What you will do -
Every line in the listing below from the one with "Write the Blender Python" through the one with "BACK_LEFT_DEPTH = 54.0" is to be reproduced exactly, both ends included; leave out the rest.

Dataset rows -

━━━━━━━━━━━━━━━━━━━━

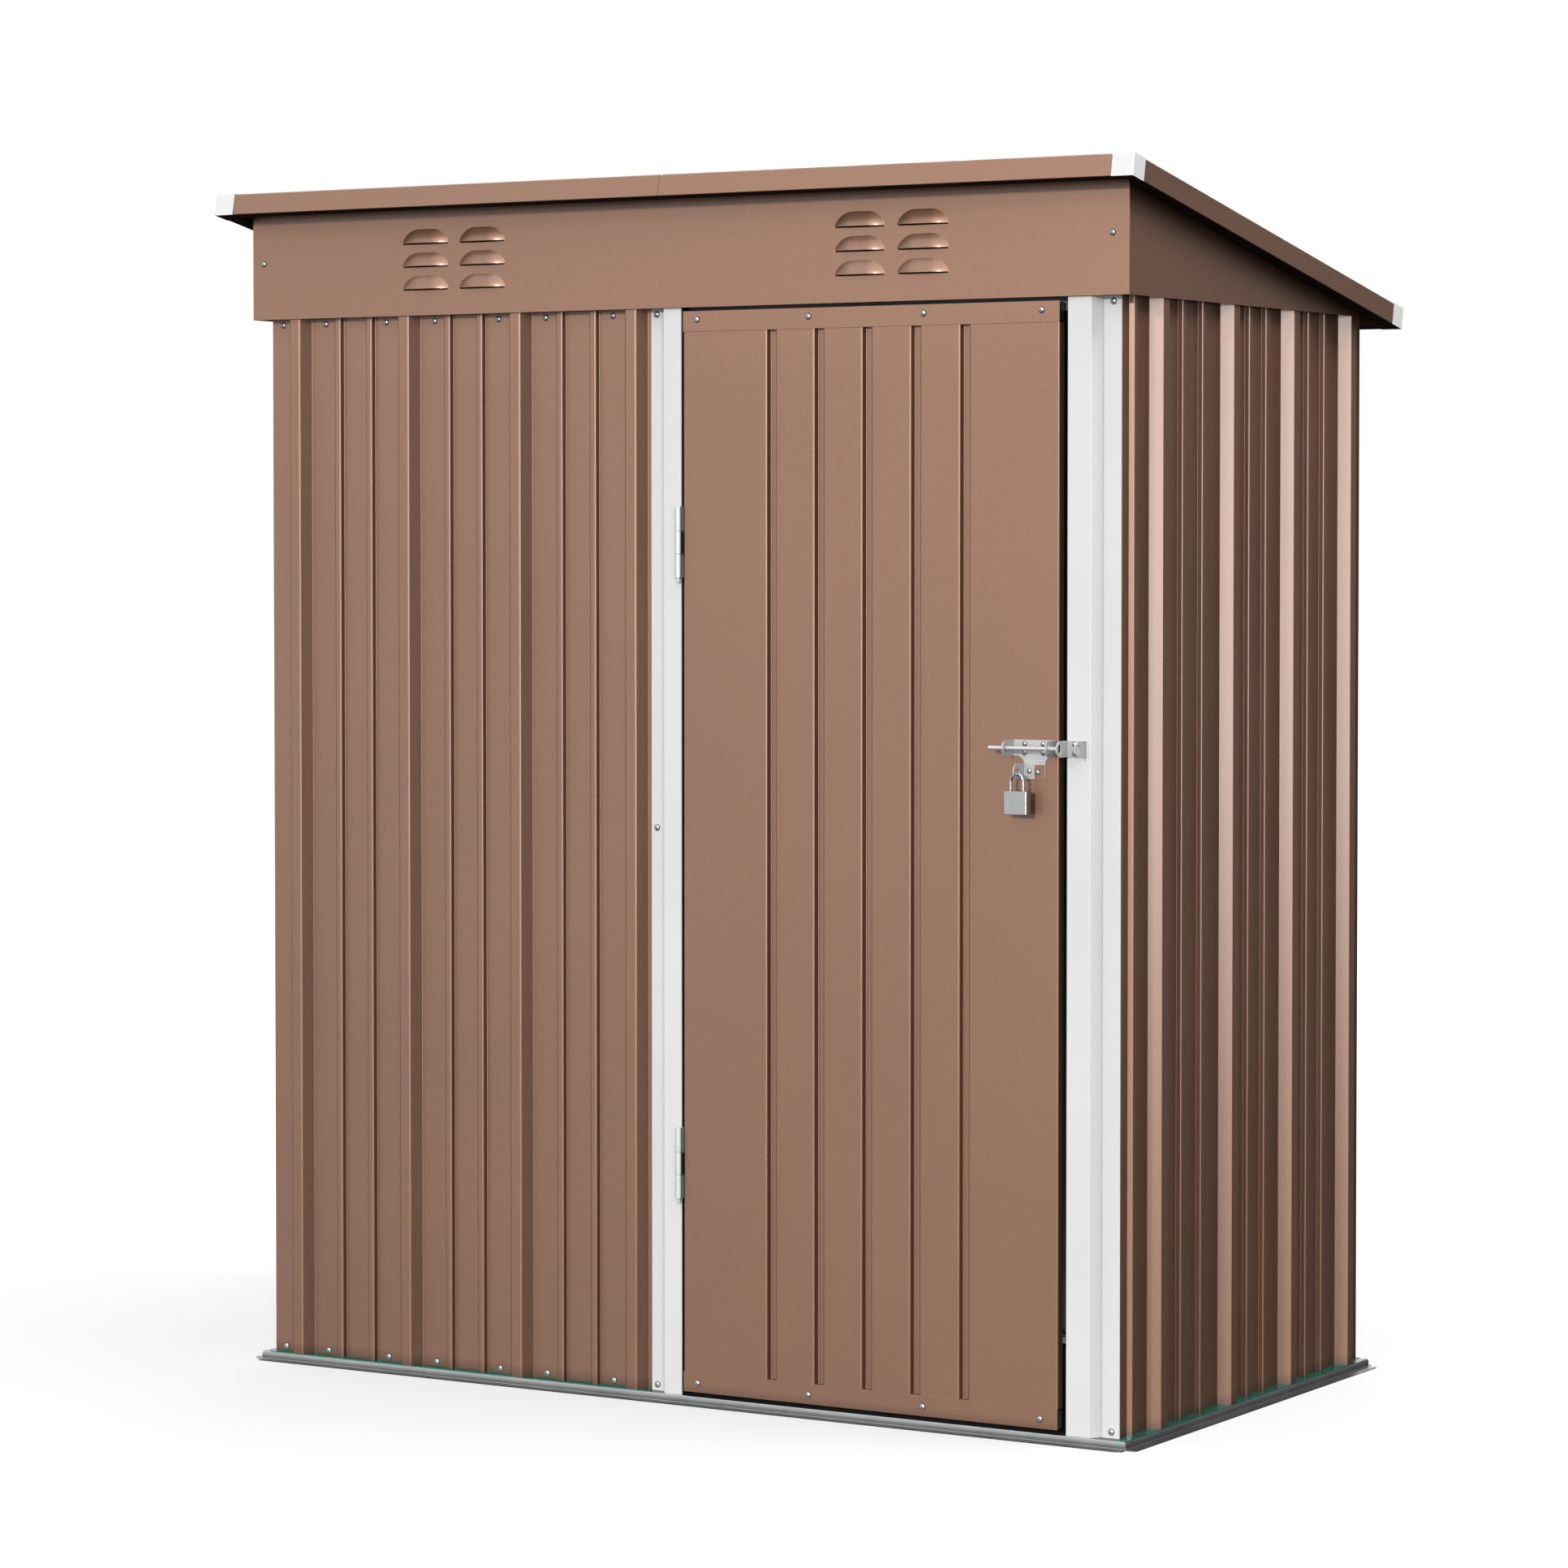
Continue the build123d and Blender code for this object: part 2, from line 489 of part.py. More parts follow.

━━━━━━━━━━━━━━━━━━━━

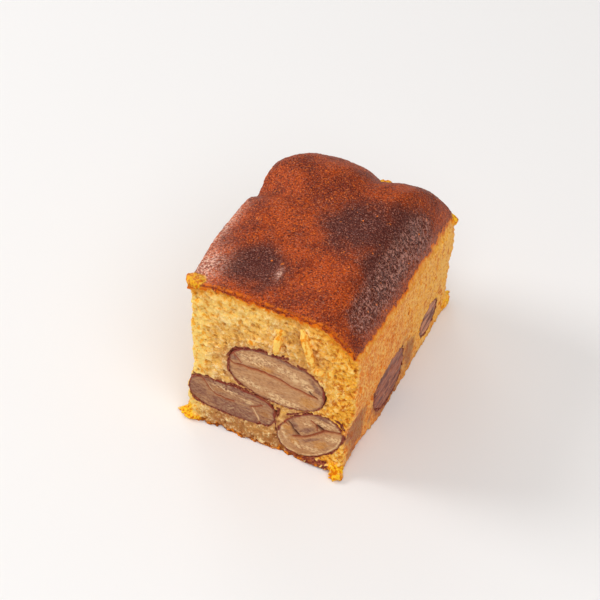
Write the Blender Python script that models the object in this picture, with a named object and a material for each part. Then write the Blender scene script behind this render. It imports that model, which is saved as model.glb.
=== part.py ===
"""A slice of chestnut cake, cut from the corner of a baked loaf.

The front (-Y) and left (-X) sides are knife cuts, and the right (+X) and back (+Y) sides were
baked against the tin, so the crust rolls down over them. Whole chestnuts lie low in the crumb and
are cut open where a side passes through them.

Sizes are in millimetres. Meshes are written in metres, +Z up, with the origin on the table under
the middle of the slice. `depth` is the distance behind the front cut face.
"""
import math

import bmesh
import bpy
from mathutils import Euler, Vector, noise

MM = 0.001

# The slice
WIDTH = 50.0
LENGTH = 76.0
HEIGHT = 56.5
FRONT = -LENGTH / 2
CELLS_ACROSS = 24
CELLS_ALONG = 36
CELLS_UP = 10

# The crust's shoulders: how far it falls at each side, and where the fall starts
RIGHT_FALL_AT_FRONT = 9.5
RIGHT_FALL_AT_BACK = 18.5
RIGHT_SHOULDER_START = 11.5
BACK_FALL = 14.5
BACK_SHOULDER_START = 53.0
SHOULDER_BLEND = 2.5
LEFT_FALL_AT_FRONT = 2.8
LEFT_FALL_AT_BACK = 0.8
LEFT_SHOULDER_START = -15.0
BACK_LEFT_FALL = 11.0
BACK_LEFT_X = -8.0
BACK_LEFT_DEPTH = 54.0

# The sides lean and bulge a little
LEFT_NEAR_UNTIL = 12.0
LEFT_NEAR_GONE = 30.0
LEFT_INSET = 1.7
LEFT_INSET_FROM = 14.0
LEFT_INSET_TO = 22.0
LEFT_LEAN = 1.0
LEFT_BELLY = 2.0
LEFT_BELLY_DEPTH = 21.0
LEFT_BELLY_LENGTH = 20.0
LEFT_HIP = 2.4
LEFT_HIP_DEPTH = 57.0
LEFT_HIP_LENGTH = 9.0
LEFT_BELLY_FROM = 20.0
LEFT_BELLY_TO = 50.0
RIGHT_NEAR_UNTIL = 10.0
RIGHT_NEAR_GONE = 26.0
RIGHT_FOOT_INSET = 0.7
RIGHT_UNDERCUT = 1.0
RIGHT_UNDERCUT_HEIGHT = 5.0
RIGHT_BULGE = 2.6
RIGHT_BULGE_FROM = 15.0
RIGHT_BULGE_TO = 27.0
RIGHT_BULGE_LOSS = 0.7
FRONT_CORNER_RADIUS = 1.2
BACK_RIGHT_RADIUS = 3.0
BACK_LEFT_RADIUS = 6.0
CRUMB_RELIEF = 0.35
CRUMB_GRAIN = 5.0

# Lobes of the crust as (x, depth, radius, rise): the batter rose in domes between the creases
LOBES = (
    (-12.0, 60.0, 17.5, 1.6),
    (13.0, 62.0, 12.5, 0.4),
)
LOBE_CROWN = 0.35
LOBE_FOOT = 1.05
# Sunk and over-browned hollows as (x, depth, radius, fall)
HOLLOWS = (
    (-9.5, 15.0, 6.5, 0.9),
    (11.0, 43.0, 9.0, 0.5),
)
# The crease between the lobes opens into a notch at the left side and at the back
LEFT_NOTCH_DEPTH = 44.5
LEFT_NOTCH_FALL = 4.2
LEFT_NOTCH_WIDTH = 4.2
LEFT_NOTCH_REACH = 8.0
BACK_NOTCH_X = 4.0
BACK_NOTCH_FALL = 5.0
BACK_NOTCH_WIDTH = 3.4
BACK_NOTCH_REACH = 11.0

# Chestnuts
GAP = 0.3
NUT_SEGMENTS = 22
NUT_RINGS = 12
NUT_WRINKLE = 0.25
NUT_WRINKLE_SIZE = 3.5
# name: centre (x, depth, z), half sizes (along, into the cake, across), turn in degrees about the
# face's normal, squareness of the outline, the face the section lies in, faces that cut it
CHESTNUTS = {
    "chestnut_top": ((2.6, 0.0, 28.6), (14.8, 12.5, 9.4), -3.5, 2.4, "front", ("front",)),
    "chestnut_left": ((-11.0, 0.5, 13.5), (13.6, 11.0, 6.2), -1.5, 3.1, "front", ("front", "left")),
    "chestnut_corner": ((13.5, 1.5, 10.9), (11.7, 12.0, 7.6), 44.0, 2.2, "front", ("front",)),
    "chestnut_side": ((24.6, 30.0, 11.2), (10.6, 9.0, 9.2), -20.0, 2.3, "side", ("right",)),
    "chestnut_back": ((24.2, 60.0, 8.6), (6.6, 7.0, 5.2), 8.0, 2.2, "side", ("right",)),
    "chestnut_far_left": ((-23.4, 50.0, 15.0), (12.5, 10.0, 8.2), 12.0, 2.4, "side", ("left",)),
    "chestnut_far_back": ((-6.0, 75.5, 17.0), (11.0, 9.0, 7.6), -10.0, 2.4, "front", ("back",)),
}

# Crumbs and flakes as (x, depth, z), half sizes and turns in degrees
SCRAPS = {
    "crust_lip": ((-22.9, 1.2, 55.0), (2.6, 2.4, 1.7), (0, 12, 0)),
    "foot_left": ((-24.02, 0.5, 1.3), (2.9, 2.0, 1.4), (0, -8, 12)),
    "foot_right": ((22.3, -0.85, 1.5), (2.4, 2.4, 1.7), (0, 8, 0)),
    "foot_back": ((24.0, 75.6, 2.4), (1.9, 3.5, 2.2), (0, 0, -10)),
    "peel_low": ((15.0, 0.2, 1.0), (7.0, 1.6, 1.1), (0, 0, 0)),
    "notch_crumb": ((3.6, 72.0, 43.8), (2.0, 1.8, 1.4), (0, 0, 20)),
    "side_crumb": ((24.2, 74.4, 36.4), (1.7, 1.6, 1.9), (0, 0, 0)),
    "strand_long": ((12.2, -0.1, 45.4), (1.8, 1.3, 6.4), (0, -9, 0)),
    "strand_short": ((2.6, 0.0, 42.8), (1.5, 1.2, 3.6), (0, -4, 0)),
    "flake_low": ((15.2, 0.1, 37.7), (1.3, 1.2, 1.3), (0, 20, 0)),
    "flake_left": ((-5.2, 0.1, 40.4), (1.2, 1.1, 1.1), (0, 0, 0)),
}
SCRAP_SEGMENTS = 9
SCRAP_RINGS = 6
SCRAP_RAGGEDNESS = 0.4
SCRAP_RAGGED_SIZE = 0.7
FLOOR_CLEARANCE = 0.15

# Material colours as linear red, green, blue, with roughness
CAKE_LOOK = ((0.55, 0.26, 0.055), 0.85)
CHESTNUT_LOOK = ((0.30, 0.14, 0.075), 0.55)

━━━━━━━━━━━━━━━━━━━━

Written response -
Write the Blender Python script that models the object in this picture, with a named object and a material for each part. Then write the Blender scene script behind this render. It imports that model, which is saved as model.glb.
=== part.py ===
"""A slice of chestnut cake, cut from the corner of a baked loaf.

The front (-Y) and left (-X) sides are knife cuts, and the right (+X) and back (+Y) sides were
baked against the tin, so the crust rolls down over them. Whole chestnuts lie low in the crumb and
are cut open where a side passes through them.

Sizes are in millimetres. Meshes are written in metres, +Z up, with the origin on the table under
the middle of the slice. `depth` is the distance behind the front cut face.
"""
import math

import bmesh
import bpy
from mathutils import Euler, Vector, noise

MM = 0.001

# The slice
WIDTH = 50.0
LENGTH = 76.0
HEIGHT = 56.5
FRONT = -LENGTH / 2
CELLS_ACROSS = 24
CELLS_ALONG = 36
CELLS_UP = 10

# The crust's shoulders: how far it falls at each side, and where the fall starts
RIGHT_FALL_AT_FRONT = 9.5
RIGHT_FALL_AT_BACK = 18.5
RIGHT_SHOULDER_START = 11.5
BACK_FALL = 14.5
BACK_SHOULDER_START = 53.0
SHOULDER_BLEND = 2.5
LEFT_FALL_AT_FRONT = 2.8
LEFT_FALL_AT_BACK = 0.8
LEFT_SHOULDER_START = -15.0
BACK_LEFT_FALL = 11.0
BACK_LEFT_X = -8.0
BACK_LEFT_DEPTH = 54.0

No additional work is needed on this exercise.